Wer auf die Insel einreisen will, muss gleich nach der Landung einen höchstens 72 Stunden alten negativen Corona-Test vorweisen. Im Flughafen messen an mobile Radarfallen erinnernde Geräte die Körpertemperaturen der Ankommenden. Beim Einchecken im Hotel hält der Gast noch einmal zum Fiebermessen hin.
Gemäss den unregelmässig veröffentlichten Daten der spanischen Gesundheitsbehörde sind die Fallzahlen langsam am Sinken. Weitere Infos dazu gibts hier.
Es ist ja nicht uninteressant: die lebenslustigen Südländer kämpfen mit ungleich schärferen Waffen gegen den Virus als wir sicherheitsversessenen Schweizerinnen und Schweizer.
Mit rund 40 Personen an Bord hebt ein Airbus 320 von Edelweiss Air in Zürich ab. Eigentlich sollte Flug WK210 vier Stunden später in Las Palmas auf Gran Canaria landen. Weil aber einige Leute eine ebenfalls nur spärlich gebuchte Reise nach Teneriffa gebucht hatten, legte Edelweiss die beiden Flüge zusammen.
In Teneriffa steigen alle Passagiere aus. Die einen bleiben auf der Insel. Die anderen warten in einer abgetrennten Halle auf den Weiterflug. Nach einer halben Stunde dürfen wir den Flieger – sein Innenraum wurde in dieser kurzen Zeit geputzt und desinfiziert – wieder besteigen. Zusätzlich entern zwei, drei Dutzend Menschen die Maschine, welche zurück nach Zürich wollen. Genauso, wie wir einen Umweg über Teneriffa nehmen mussten, legen sie gleich einen Zwischenhalt in Las Palmas ein.
Das alles ist für sämtliche Beteiligten mit einigem Aufwand und etlichem Zeitverlust verbunden. Aufregen tut sich jedoch niemand.
Normalerweise würde es im Flughafen Zürich um diese Zeit von Menschen wimmeln.
Aber normal ist natürlich auch hier schon lange nichts mehr. Der Gang durch die Hallen ähnelt der Besichtigung einer Geisterstadt.
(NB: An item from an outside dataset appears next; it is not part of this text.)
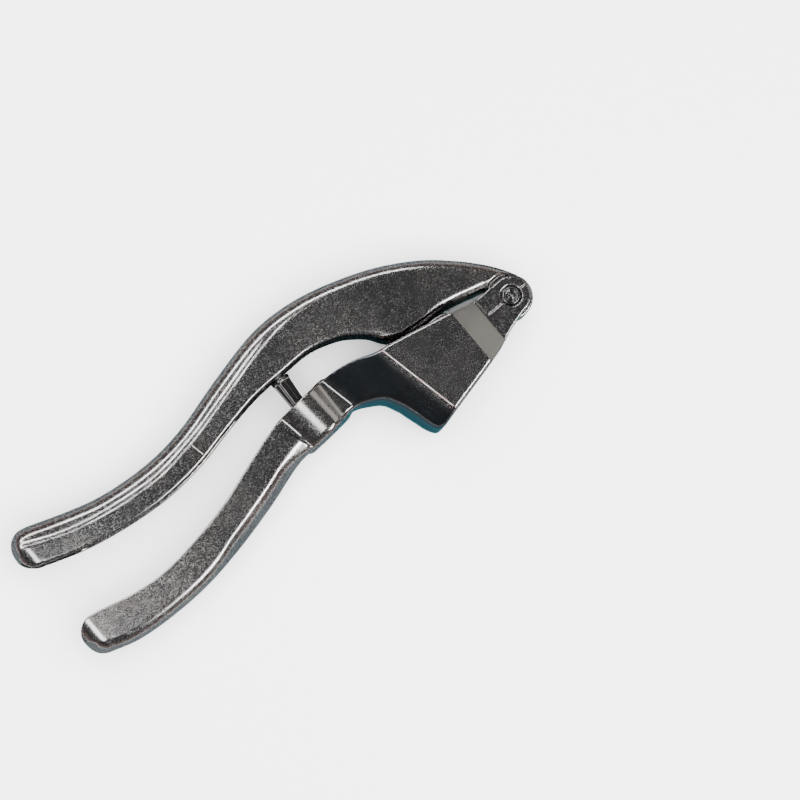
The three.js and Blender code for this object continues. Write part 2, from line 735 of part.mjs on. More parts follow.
const press = new THREE.Group();
press.add(
  mesh("lower_handle", lowerHandle(), CASTING),
  mesh("sieve_plate", sieve(), SIEVE_STEEL),
  mesh("pivot_rivet", rivet(), PIN_STEEL),
  mesh("upper_handle", upperHandle(), CASTING),
  mesh("pitting_punch", punch(), PUNCH_METAL),
  mesh("plunger", plunger(), CASTING),
  mesh("plunger_pin", plungerPin(), PIN_STEEL),
);
const extent = new THREE.Box3().setFromObject(press, true);
const middle = extent.getCenter(new THREE.Vector3());
press.position.set(-middle.x, -middle.y, -extent.min.z);

export default press;
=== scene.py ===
"""A garlic press with a pitter between its handles, lying on its side: two plated castings on one rivet,
with a swinging plunger, a perforated plate and a ribbed punch."""

import math

import bmesh
import bpy
import numpy as np
from mathutils import Matrix, Vector, kdtree


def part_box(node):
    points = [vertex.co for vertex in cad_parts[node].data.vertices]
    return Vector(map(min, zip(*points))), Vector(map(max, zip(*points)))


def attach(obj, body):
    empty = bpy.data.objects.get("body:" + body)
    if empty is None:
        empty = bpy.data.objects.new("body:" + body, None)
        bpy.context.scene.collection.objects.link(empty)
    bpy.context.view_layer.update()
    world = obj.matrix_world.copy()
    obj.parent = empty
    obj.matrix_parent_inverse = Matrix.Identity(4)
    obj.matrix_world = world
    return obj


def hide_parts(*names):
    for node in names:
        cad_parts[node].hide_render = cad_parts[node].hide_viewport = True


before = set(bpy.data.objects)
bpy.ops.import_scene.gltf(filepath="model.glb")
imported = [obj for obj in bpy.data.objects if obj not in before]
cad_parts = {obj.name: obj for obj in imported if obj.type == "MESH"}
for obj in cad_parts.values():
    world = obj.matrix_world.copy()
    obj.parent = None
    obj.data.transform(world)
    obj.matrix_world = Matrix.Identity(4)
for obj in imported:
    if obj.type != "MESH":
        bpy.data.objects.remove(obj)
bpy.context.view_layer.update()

# ---------------------------------------------------------------- lower handle
# One zinc casting, plated bright over a dark ground: the lower grip, the pitting cup, the flared neck, the
# hopper and the two ears that take the rivet. The die leaves soft rounds outside, a crisp rim above, and
# satin shoulders where the ears were dressed, with a painted sheen that is lightest toward the bottom. It is
# the piece that everything else hangs on.

rivet_low, rivet_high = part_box("pivot_rivet")
PIVOT = (rivet_low + rivet_high) / 2  # all pieces are drawn in mm about the middle of the rivet
MM = 0.001
TAIL_X = -170.55
TAIL_LENGTH = 6.5
STRETCH = (TAIL_X + TAIL_LENGTH + 64) / (-164.5 + 64)
TURN_SQUARE = (TAIL_X + 2 * TAIL_LENGTH, TAIL_X + 5 * TAIL_LENGTH)


def blend(x, low, high):
    """0 below low and 1 above high, with a smooth run between them."""
    t = np.clip((x - low) / (high - low), 0, 1)
    return t * t * (3 - 2 * t)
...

Auch das Restaurant des Flughafenhotels ist leer. Bis vor einem Jahr unterhielten sich an seiner Bar Leute aus allen möglichen Nationen in allen denkbaren Sprachen über das, was sie auf ihren Reisen gerade erlebt haben, oder das, was sie in den nächsten Wochen erleben möchten.
Jetzt ist dieser Treffpunkt geschlossen. Nur zwischen 18 und 21 Uhr werden Snacks serviert. Die Pizzen karrt freudlos ein Kurier mit dem Lieferwagen heran.
Neben den Liften steht ein Roboter. Man kann ihn vom Zimmer aus anrufen und ihm sagen, was man trinken möchte. Dann bringt er es hoch; er tut das lautlos und wartet nicht auf Trinkgeld. Auf mich wirkt er ein bisschen unheimlich.
Sooli: Übermorgen fliege ich nach Gran Canaria. Für drei Monate verlege ich mein Home und mein Office vom meist nasskalten Burgdorf auf die trockene und dauerbesonnte Insel vor der Küste Westafrikas.
Schreiben werde ich hier einerseits, um Geld zu verdienen. Und andererseits natürlich auch einfach so. Wer Nonsense wie gehabt erwartet (Beispiele dafür gibts hier, hier und hier) wird jedoch möglicherweise enttäuscht: In mehr oder weniger loser Folge notiere ich auch, was der Virus in dieser Touristenhochburg an(ge)richtet (hat), wie die Einheimischen und die Touristen damit umgehen oder wie sich der Alltag in einem palmenumsäumten Hochrisikogebiet anfühlt.
Ich steige, kurz gesagt, völlig planlos und mit grösstmöglicher Ergebnisoffenheit in das Projekt „Auswärtsschaffen“ und bin selber gespannt, was dabei herauskommt.